MARRAKECH, MOROCCO — Tipped for potential, and unexpected, awards-season success (keep your eyes on the Golden Globes), Isabelle Huppert attended this month’s Marrakech International Film Festival with the controversial film “Elle” and the tragicomic feature “Souvenir,” in which she plays a singer making a comeback.
Huppert spoke in Marrakech about the difference between directors Michael Hane
In “Elle” she plays a woman that suffers a brutal rape who takes the experience on her own terms, and sets out to find out who her masked attacker was. The film was adapted from a book by Philippe Djian called “Oh….”

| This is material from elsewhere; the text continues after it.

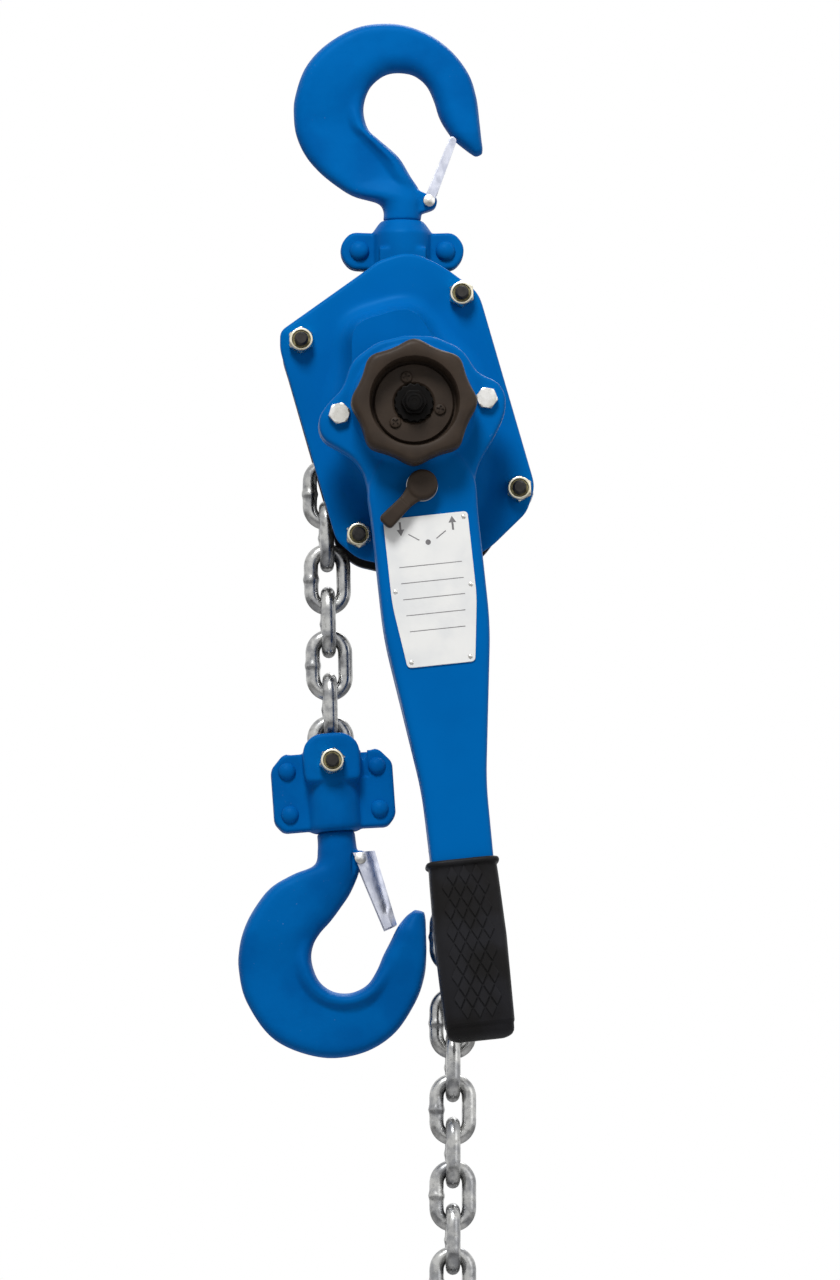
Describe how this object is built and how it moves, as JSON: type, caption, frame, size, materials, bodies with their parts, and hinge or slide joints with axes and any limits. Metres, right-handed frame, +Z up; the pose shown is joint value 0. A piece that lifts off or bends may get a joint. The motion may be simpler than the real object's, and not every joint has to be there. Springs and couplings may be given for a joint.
{
  "type": "lever chain hoist",
  "caption": "Lever chain hoist (come along winch): blue geared housing, ratchet lever with rubber grip, hand wheel, load chain, and a latched swivel hook at each end.",
  "frame": {"origin": "saddle of the top hook, the point from which the hoist hangs", "axes": "+Z up along the load line; -Y towards the hand wheel (front); +X to the right seen from the front"},
  "size_m": [0.165, 0.145, 0.77],
  "materials": {
    "blue_paint": "gloss enamel",
    "black_steel": "black oxide",
    "zinc_steel": "bright zinc plate",
    "yellow_zinc": "yellow zinc plate",
    "chain_steel": "bright drawn steel",
    "machined_steel": "machined",
    "wheel_black": "moulded, satin",
    "friction_lining": "pressed lining",
    "grip_rubber": "moulded diamonds",
    "plate_white": "printed plate"
  },
  "bodies": {
    "top_hook": {"top_hook": "blue_paint", "top_latch_pin": "zinc_steel"},
    "top_latch": {"top_latch": "zinc_steel"},
    "yoke": {"top_yoke_front": "blue_paint", "top_yoke_rear": "blue_paint", "top_rivet_left": "blue_paint", "top_rivet_right": "blue_paint"},
    "frame": {"top_pin": "machined_steel", "side_plate_front": "black_steel", "side_plate_rear": "black_steel", "brake_cover": "blue_paint", "gear_cover": "blue_paint", "stay_bolt_top_left": "black_steel", "stay_bolt_top_right": "black_steel", "stay_bolt_low_left": "black_steel", "stay_bolt_low_right": "black_steel", "stay_nut_top_left": "yellow_zinc", "stay_nut_top_right": "yellow_zinc", "stay_nut_low_left": "yellow_zinc", "stay_nut_low_right": "yellow_zinc", "chain_guide": "machined_steel", "chain_stripper": "machined_steel", "ratchet_disc": "machined_steel", "chain_over_sheave": "chain_steel"},
    "sheave": {"load_sheave": "machined_steel", "load_gear": "machined_steel"},
    "idler_upper": {"idler_gear_upper": "machined_steel"},
    "idler_lower": {"idler_gear_lower": "machined_steel"},
    "drive": {"drive_shaft": "machined_steel", "brake_hub": "machined_steel", "friction_disc_inner": "friction_lining", "friction_disc_outer": "friction_lining", "change_gear": "machined_steel", "handwheel": "wheel_black", "handwheel_disc": "wheel_black", "shaft_nut": "wheel_black"},
    "pawl_1": {"brake_pawl_1": "machined_steel"},
    "pawl_2": {"brake_pawl_2": "machined_steel"},
    "lever": {"lever_front_shell": "blue_paint", "lever_rear_shell": "blue_paint", "lever_bolt_left": "zinc_steel", "lever_bolt_right": "zinc_steel", "grip": "grip_rubber", "name_plate": "plate_white"},
    "selector": {"selector_knob": "wheel_black", "selector_pawl": "machined_steel"},
    "load_run": {"load_link_1": "chain_steel", "load_link_2": "chain_steel", "load_link_3": "chain_steel", "load_link_4": "chain_steel", "load_link_5": "chain_steel", "load_link_6": "chain_steel"},
    "slack_run": {"slack_chain": "chain_steel"},
    "bottom_block": {"bottom_yoke_front": "blue_paint", "bottom_yoke_rear": "blue_paint", "chain_pin": "black_steel", "chain_pin_nut": "yellow_zinc"},
    "bottom_hook": {"bottom_hook": "blue_paint", "bottom_latch_pin": "zinc_steel"},
    "bottom_latch": {"bottom_latch": "zinc_steel"}
  },
  "joints": [
    {"name": "top_hook_swivel", "type": "hinge", "parent": "top_hook", "child": "yoke", "pos_m": [0, 0, -0.0995], "axis": [0, 0, 1], "continuous": true},
    {"name": "top_latch_hinge", "type": "hinge", "parent": "top_hook", "child": "top_latch", "pos_m": [0.0148, 0, -0.0725], "axis": [0, 1, 0], "range_deg": [-25, 0], "stiffness_Nm_per_rad": 0.05, "springref_deg": 5.73},
    {"name": "frame_swing", "type": "hinge", "parent": "yoke", "child": "frame", "pos_m": [0, 0, -0.1205], "axis": [0, 1, 0], "range_deg": [-10, 25]},
    {"name": "sheave_turn", "type": "hinge", "parent": "frame", "child": "sheave", "pos_m": [0.0038, 0, -0.1955], "axis": [0, 1, 0], "range_deg": [-5, 65]},
    {"name": "idler_upper_turn", "type": "hinge", "parent": "frame", "child": "idler_upper", "pos_m": [-0.00636, 0, -0.16096], "axis": [0, 1, 0], "range_deg": [-130, 10]},
    {"name": "idler_lower_turn", "type": "hinge", "parent": "frame", "child": "idler_lower", "pos_m": [0.01396, 0, -0.23003], "axis": [0, 1, 0], "range_deg": [-130, 10]},
    {"name": "drive_turn", "type": "hinge", "parent": "frame", "child": "drive", "pos_m": [0.0038, 0, -0.1955], "axis": [0, 1, 0], "range_deg": [-10, 365]},
    {"name": "brake_pawl_1_hinge", "type": "hinge", "parent": "frame", "child": "pawl_1", "pos_m": [-0.00933, 0, -0.15089], "axis": [0, 1, 0], "range_deg": [0, 8], "stiffness_Nm_per_rad": 0.02, "springref_deg": -11.46},
    {"name": "brake_pawl_2_hinge", "type": "hinge", "parent": "frame", "child": "pawl_2", "pos_m": [0.01693, 0, -0.24011], "axis": [0, 1, 0], "range_deg": [0, 8], "stiffness_Nm_per_rad": 0.02, "springref_deg": -11.46},
    {"name": "lever_swing", "type": "hinge", "parent": "frame", "child": "lever", "pos_m": [0.0038, 0, -0.1955], "axis": [0, 1, 0], "continuous": true},
    {"name": "selector_turn", "type": "hinge", "parent": "lever", "child": "selector", "pos_m": [0.00866, 0, -0.24024], "axis": [0, 1, 0], "range_deg": [-100, 0]},
    {"name": "hoist", "type": "slide", "parent": "frame", "child": "load_run", "axis": [-0.0209, 0, 0.9998], "range_m": [0, 0.047], "deforming": ["chain_over_sheave"]},
    {"name": "slack_run_slide", "type": "slide", "parent": "frame", "child": "slack_run", "axis": [0, 0, 1], "range_m": [-0.048, 0.001]},
    {"name": "bottom_block_swing", "type": "hinge", "parent": "load_run", "child": "bottom_block", "pos_m": [-0.03939, 0, -0.38772], "axis": [0, 1, 0], "range_deg": [0, 30]},
    {"name": "bottom_hook_swivel", "type": "hinge", "parent": "bottom_block", "child": "bottom_hook", "pos_m": [-0.03702, 0, -0.42163], "axis": [-0.0698, 0, 0.9976], "range_deg": [-120, 120]},
    {"name": "bottom_latch_hinge", "type": "hinge", "parent": "bottom_hook", "child": "bottom_latch", "pos_m": [-0.02335, 0, -0.44073], "axis": [0, 1, 0], "range_deg": [0, 22], "stiffness_Nm_per_rad": 0.05, "springref_deg": -5.73}
  ],
  "couplings": [
    {"joint": "slack_run_slide", "follows": "hoist", "ratio": -1},
    {"joint": "sheave_turn", "follows": "hoist", "rad_per_m": 21.817},
    {"joint": "idler_upper_turn", "follows": "hoist", "rad_per_m": -43.633},
    {"joint": "idler_lower_turn", "follows": "hoist", "rad_per_m": -43.633},
    {"joint": "drive_turn", "follows": "hoist", "rad_per_m": 130.9}
  ]
}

No stranger to challenging roles, she has won more Césars than anyone in history, and her characters span everything from Haneke’s “Amour” to François Ozon’s “8 Women.” Her more recent international films include “The Disappearance Of Eleanor Rigby” and “Louder Than Bombs.” She will soon be seen in Serge Bozon’s “Madame Hyde.”
What was your first reaction to the project “Elle”?
Well, I read the book first. I read the book, and then I was very happy that Paul Verhoeven was going to do the film, because I thought it was the perfect match to the book. I thought it was unusual, unpredictable, exciting. I saw many layers to the story. The ambiguity. Paul Verhoeven, in addition to that, brought a lot of irony to the story. He did do some changes from the book. In the book, she was running a television company. In the film, she runs a [video-game] company which adds to the film. The brutality and the eroticism from the video games and the threat also. Also, it creates a virtual and artificial feeling and it adds something to the story.
Was it possible for you to relate to the character?
Well, as much as any other character that I do. Not less, not more. Of course, I think a lot of people can relate to that character, even though I thought what was interesting about this person is that she is almost like a prototype. She is a pure invention, like nobody you would meet before. She is not a victim, she wants to take on what happens to her. She is not the usual avenger, taking the male weapons to accompany her revenge, because there is revenge. When I do interviews, I don’t like to unveil the ending of the films, but there is obviously a sense of punishment and revenge, but she does it her own way, somehow in between a man and a woman. Interestingly, for many other reasons, she is almost like the man of the story; she is very reserved and fearless. I read something funny, like she bought a gun like she would buy a bottle of perfume. The character blurs the definition between a man and a woman. I thought that was interesting. She is not the caricature of a man in this situation, but in a way she is the man of the story, because she gives money to the people around her. A lot of people are dependent on her, and she is a very strong person.
How do you select your roles?
I was always ready to go for interesting projects and directors.
Do you like to play fearless women?
It was certainly attractive in both roles, because in “Things To Come,” what happens to this person is what happens to a lot of women. She does not want to be the classical victim. She turned this series of events into something more interesting. She doesn’t deny the suffering, or the pain, or all those sort of things. Maybe, because she is a philosophy teacher, she has enough intellectual resources in herself to turn this into something to make her stronger, in a way. I hesitate to use that word, as I am not sure it is the right word. She does not really collapse in a way that this situation would make you collapse, most of the time. The way the subject is approached is really interesting.
She is a philosophy teacher, and an intellectual, and the film is filled with intellectuals, but instead of taking something away from me and being abstract, on the contrary, philosophy becomes almost like a tool of sensuality, and comprehension, and transmission, too, because the fact that she is a teacher is very important for her. Most important for her is the transmission, and she wants to go on and deliver her courses as well. Usually when a couple split, they fight over the coffee machine, but here they fight over the books. The fact that she is a philosophy teacher is very pleasant, and sometimes moving and amusing, too.